**** GIVEN DATA

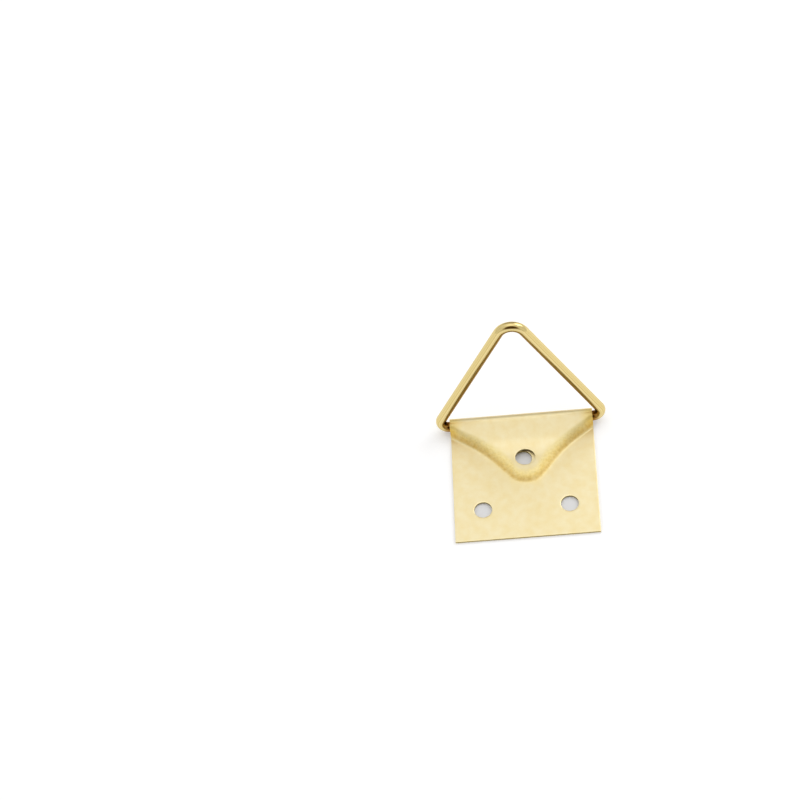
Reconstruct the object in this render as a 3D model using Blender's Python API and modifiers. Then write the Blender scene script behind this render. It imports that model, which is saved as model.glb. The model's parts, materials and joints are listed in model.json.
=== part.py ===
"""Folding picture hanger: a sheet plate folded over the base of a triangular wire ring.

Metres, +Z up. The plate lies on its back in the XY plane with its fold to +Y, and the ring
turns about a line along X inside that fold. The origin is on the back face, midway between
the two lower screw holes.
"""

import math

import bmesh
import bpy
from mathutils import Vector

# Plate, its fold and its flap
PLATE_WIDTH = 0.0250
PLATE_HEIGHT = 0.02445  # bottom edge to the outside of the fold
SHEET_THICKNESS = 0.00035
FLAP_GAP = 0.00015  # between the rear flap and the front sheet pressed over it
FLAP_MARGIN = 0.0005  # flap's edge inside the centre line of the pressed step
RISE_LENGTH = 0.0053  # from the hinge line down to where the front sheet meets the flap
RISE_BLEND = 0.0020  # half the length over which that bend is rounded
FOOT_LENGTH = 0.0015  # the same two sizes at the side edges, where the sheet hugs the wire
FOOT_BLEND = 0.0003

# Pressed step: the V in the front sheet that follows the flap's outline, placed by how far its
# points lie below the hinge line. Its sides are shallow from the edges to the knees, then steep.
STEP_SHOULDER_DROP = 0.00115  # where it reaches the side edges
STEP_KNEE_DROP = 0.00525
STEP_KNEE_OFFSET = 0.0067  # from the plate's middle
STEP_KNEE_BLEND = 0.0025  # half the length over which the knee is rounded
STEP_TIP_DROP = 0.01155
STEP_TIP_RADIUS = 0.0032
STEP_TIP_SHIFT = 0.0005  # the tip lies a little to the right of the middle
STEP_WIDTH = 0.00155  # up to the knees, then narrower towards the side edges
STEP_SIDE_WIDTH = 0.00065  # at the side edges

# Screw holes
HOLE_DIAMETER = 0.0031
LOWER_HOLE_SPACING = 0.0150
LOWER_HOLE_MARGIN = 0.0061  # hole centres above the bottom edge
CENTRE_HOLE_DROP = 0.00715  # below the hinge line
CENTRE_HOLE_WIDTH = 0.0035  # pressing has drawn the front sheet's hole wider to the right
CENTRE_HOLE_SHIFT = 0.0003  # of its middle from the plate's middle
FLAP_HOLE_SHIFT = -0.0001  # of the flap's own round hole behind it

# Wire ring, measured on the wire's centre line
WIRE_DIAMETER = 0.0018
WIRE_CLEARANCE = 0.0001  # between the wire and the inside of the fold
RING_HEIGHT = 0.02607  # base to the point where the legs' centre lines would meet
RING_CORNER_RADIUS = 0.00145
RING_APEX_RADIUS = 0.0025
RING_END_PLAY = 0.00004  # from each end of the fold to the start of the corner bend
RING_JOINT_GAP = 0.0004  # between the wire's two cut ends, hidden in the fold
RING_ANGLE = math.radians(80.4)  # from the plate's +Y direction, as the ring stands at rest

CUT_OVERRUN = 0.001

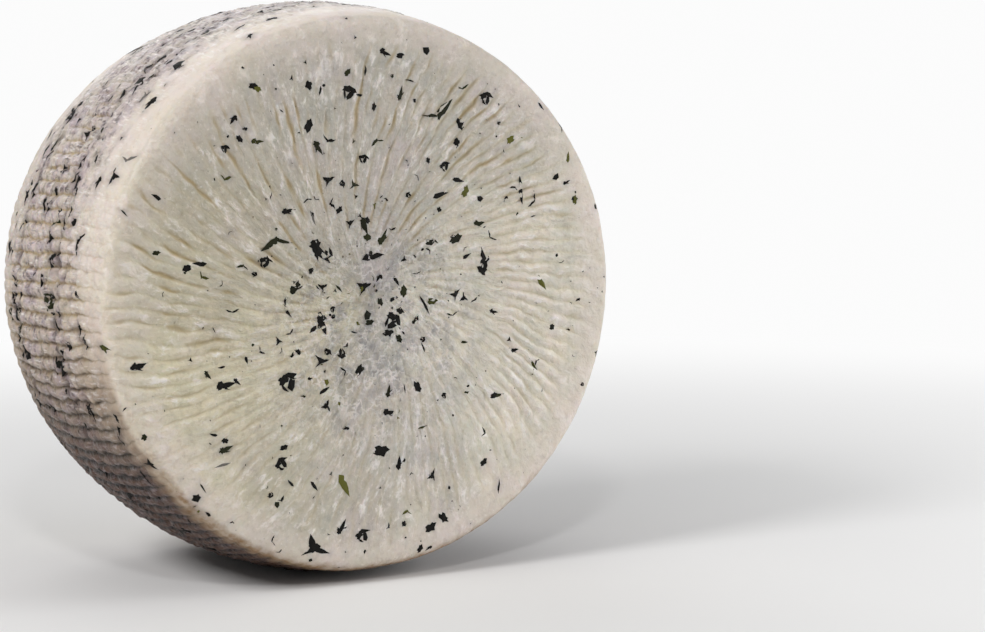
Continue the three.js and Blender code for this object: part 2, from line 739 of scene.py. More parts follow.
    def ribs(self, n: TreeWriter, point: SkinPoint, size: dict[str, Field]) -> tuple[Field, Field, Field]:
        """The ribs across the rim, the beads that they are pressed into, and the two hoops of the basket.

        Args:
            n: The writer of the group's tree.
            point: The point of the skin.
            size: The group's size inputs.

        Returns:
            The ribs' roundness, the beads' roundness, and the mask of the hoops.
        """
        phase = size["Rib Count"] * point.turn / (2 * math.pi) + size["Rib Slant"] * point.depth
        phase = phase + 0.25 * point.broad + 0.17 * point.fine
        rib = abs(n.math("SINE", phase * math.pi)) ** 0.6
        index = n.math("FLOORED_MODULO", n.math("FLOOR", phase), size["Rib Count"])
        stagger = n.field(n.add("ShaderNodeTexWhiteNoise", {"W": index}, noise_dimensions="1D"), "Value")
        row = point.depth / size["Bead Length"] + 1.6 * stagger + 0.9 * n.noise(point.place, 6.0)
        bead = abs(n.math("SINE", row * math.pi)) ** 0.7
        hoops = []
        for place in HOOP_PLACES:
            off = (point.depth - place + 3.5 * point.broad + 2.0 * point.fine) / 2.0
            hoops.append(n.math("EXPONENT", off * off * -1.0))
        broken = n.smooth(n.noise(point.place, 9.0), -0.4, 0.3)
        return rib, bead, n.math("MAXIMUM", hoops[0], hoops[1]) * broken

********

> DO THIS
All of the material above needs to be copied exactly.

> FULL OUTPUT
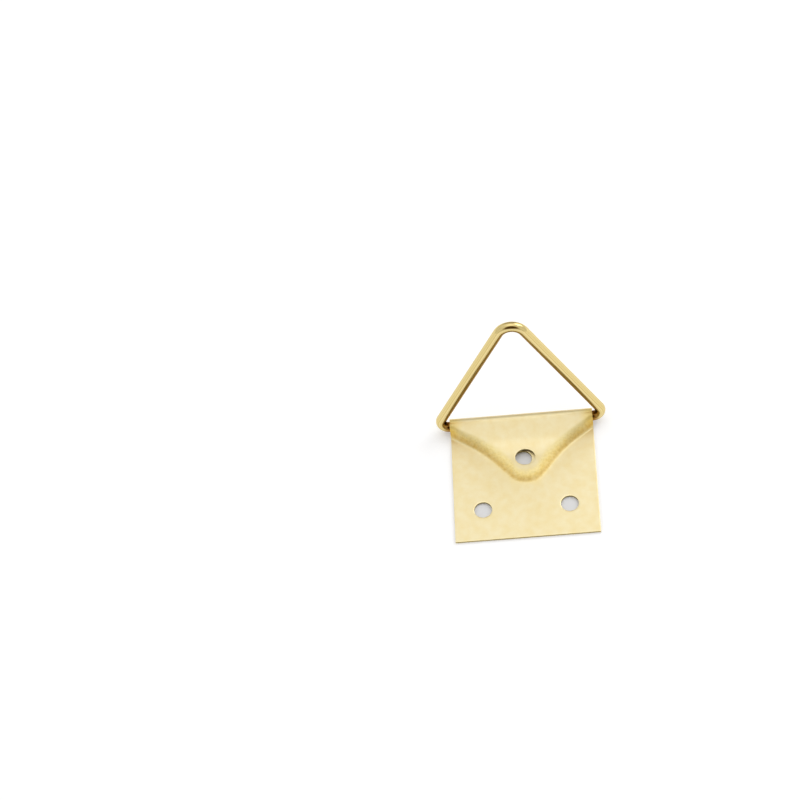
Reconstruct the object in this render as a 3D model using Blender's Python API and modifiers. Then write the Blender scene script behind this render. It imports that model, which is saved as model.glb. The model's parts, materials and joints are listed in model.json.
=== part.py ===
"""Folding picture hanger: a sheet plate folded over the base of a triangular wire ring.

Metres, +Z up. The plate lies on its back in the XY plane with its fold to +Y, and the ring
turns about a line along X inside that fold. The origin is on the back face, midway between
the two lower screw holes.
"""

import math

import bmesh
import bpy
from mathutils import Vector

# Plate, its fold and its flap
PLATE_WIDTH = 0.0250
PLATE_HEIGHT = 0.02445  # bottom edge to the outside of the fold
SHEET_THICKNESS = 0.00035
FLAP_GAP = 0.00015  # between the rear flap and the front sheet pressed over it
FLAP_MARGIN = 0.0005  # flap's edge inside the centre line of the pressed step
RISE_LENGTH = 0.0053  # from the hinge line down to where the front sheet meets the flap
RISE_BLEND = 0.0020  # half the length over which that bend is rounded
FOOT_LENGTH = 0.0015  # the same two sizes at the side edges, where the sheet hugs the wire
FOOT_BLEND = 0.0003

# Pressed step: the V in the front sheet that follows the flap's outline, placed by how far its
# points lie below the hinge line. Its sides are shallow from the edges to the knees, then steep.
STEP_SHOULDER_DROP = 0.00115  # where it reaches the side edges
STEP_KNEE_DROP = 0.00525
STEP_KNEE_OFFSET = 0.0067  # from the plate's middle
STEP_KNEE_BLEND = 0.0025  # half the length over which the knee is rounded
STEP_TIP_DROP = 0.01155
STEP_TIP_RADIUS = 0.0032
STEP_TIP_SHIFT = 0.0005  # the tip lies a little to the right of the middle
STEP_WIDTH = 0.00155  # up to the knees, then narrower towards the side edges
STEP_SIDE_WIDTH = 0.00065  # at the side edges

# Screw holes
HOLE_DIAMETER = 0.0031
LOWER_HOLE_SPACING = 0.0150
LOWER_HOLE_MARGIN = 0.0061  # hole centres above the bottom edge
CENTRE_HOLE_DROP = 0.00715  # below the hinge line
CENTRE_HOLE_WIDTH = 0.0035  # pressing has drawn the front sheet's hole wider to the right
CENTRE_HOLE_SHIFT = 0.0003  # of its middle from the plate's middle
FLAP_HOLE_SHIFT = -0.0001  # of the flap's own round hole behind it

# Wire ring, measured on the wire's centre line
WIRE_DIAMETER = 0.0018
WIRE_CLEARANCE = 0.0001  # between the wire and the inside of the fold
RING_HEIGHT = 0.02607  # base to the point where the legs' centre lines would meet
RING_CORNER_RADIUS = 0.00145
RING_APEX_RADIUS = 0.0025
RING_END_PLAY = 0.00004  # from each end of the fold to the start of the corner bend
RING_JOINT_GAP = 0.0004  # between the wire's two cut ends, hidden in the fold
RING_ANGLE = math.radians(80.4)  # from the plate's +Y direction, as the ring stands at rest

CUT_OVERRUN = 0.001

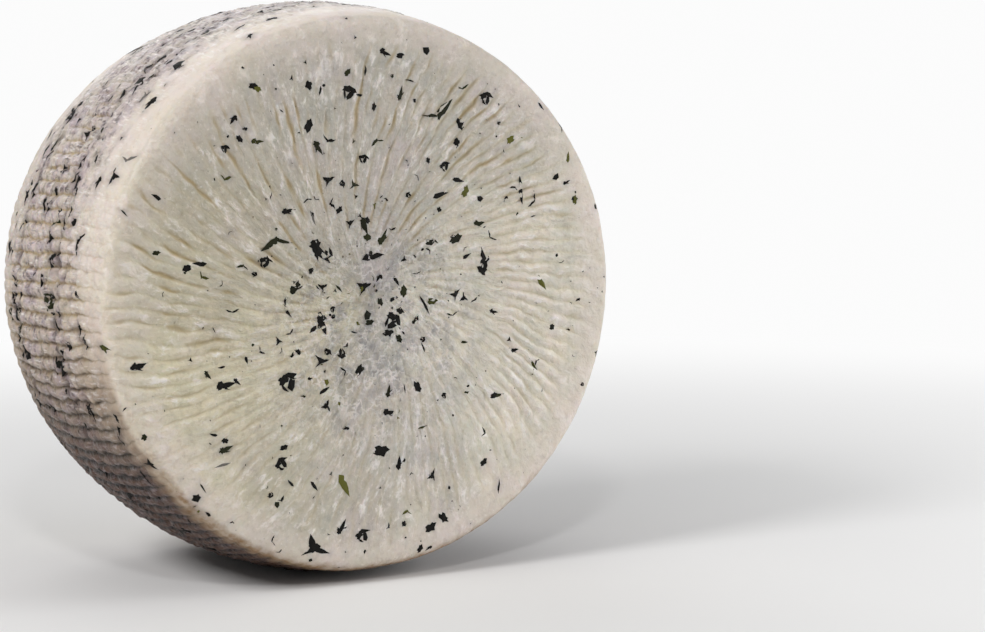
Continue the three.js and Blender code for this object: part 2, from line 739 of scene.py. More parts follow.
    def ribs(self, n: TreeWriter, point: SkinPoint, size: dict[str, Field]) -> tuple[Field, Field, Field]:
        """The ribs across the rim, the beads that they are pressed into, and the two hoops of the basket.

        Args:
            n: The writer of the group's tree.
            point: The point of the skin.
            size: The group's size inputs.

        Returns:
            The ribs' roundness, the beads' roundness, and the mask of the hoops.
        """
        phase = size["Rib Count"] * point.turn / (2 * math.pi) + size["Rib Slant"] * point.depth
        phase = phase + 0.25 * point.broad + 0.17 * point.fine
        rib = abs(n.math("SINE", phase * math.pi)) ** 0.6
        index = n.math("FLOORED_MODULO", n.math("FLOOR", phase), size["Rib Count"])
        stagger = n.field(n.add("ShaderNodeTexWhiteNoise", {"W": index}, noise_dimensions="1D"), "Value")
        row = point.depth / size["Bead Length"] + 1.6 * stagger + 0.9 * n.noise(point.place, 6.0)
        bead = abs(n.math("SINE", row * math.pi)) ** 0.7
        hoops = []
        for place in HOOP_PLACES:
            off = (point.depth - place + 3.5 * point.broad + 2.0 * point.fine) / 2.0
            hoops.append(n.math("EXPONENT", off * off * -1.0))
        broken = n.smooth(n.noise(point.place, 9.0), -0.4, 0.3)
        return rib, bead, n.math("MAXIMUM", hoops[0], hoops[1]) * broken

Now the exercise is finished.